Source material
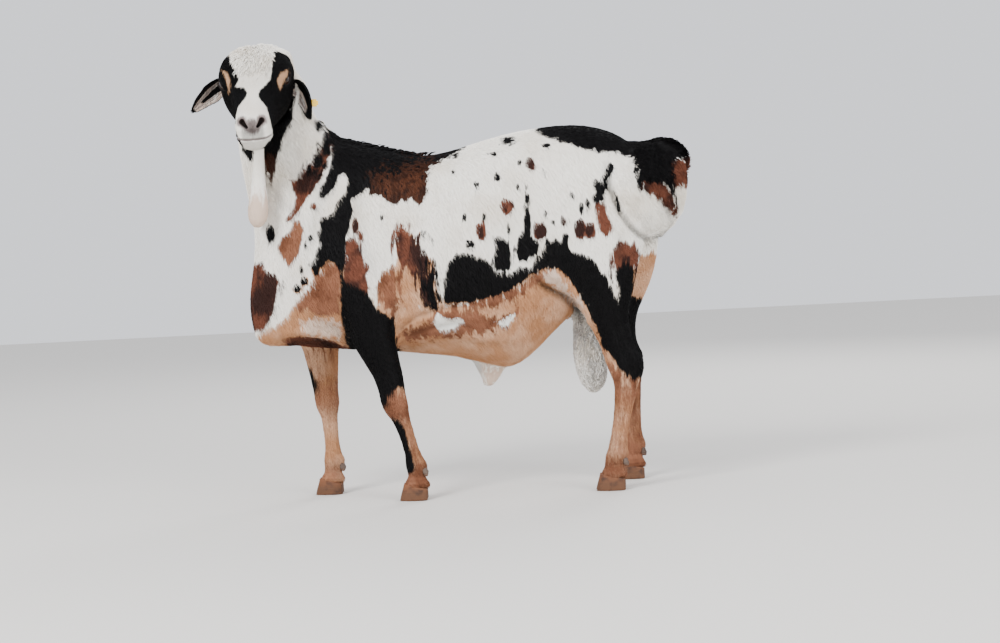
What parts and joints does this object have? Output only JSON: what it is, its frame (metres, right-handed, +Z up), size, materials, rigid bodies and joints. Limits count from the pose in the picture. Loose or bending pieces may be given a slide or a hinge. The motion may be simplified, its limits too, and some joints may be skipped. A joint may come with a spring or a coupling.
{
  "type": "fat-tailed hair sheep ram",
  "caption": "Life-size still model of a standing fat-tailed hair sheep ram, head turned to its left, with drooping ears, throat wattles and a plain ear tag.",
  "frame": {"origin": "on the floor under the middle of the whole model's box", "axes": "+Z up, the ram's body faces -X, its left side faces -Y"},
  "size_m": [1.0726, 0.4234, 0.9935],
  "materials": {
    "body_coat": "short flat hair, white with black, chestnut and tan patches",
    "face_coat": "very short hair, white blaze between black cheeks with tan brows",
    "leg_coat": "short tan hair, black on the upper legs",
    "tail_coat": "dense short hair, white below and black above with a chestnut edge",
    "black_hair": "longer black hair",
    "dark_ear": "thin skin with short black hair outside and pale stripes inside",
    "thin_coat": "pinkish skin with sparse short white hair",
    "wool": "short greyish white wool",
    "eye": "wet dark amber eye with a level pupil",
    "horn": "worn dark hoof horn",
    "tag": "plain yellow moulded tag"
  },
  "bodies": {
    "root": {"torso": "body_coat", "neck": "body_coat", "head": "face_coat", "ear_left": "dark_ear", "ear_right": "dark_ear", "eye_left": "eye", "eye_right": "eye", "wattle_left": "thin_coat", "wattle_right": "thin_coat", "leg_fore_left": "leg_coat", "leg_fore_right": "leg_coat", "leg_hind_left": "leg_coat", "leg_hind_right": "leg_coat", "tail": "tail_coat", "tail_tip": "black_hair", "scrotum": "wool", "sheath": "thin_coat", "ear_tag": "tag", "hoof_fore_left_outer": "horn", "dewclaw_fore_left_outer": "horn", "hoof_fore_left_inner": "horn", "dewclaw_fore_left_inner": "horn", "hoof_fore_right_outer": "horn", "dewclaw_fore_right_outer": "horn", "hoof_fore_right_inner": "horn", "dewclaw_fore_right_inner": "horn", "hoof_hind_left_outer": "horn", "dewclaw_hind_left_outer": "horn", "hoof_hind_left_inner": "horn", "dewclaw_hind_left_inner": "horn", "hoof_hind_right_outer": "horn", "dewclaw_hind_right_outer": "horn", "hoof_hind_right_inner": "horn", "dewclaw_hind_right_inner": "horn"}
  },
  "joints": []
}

Stated goal
Take each line of the material that contains the word "materials" and list it.

In response
What parts and joints does this object have? Output only JSON: what it is, its frame (metres, right-handed, +Z up), size, materials, rigid bodies and joints. Limits count from the pose in the picture. Loose or bending pieces may be given a slide or a hinge. The motion may be simplified, its limits too, and some joints may be skipped. A joint may come with a spring or a coupling.
  "materials": {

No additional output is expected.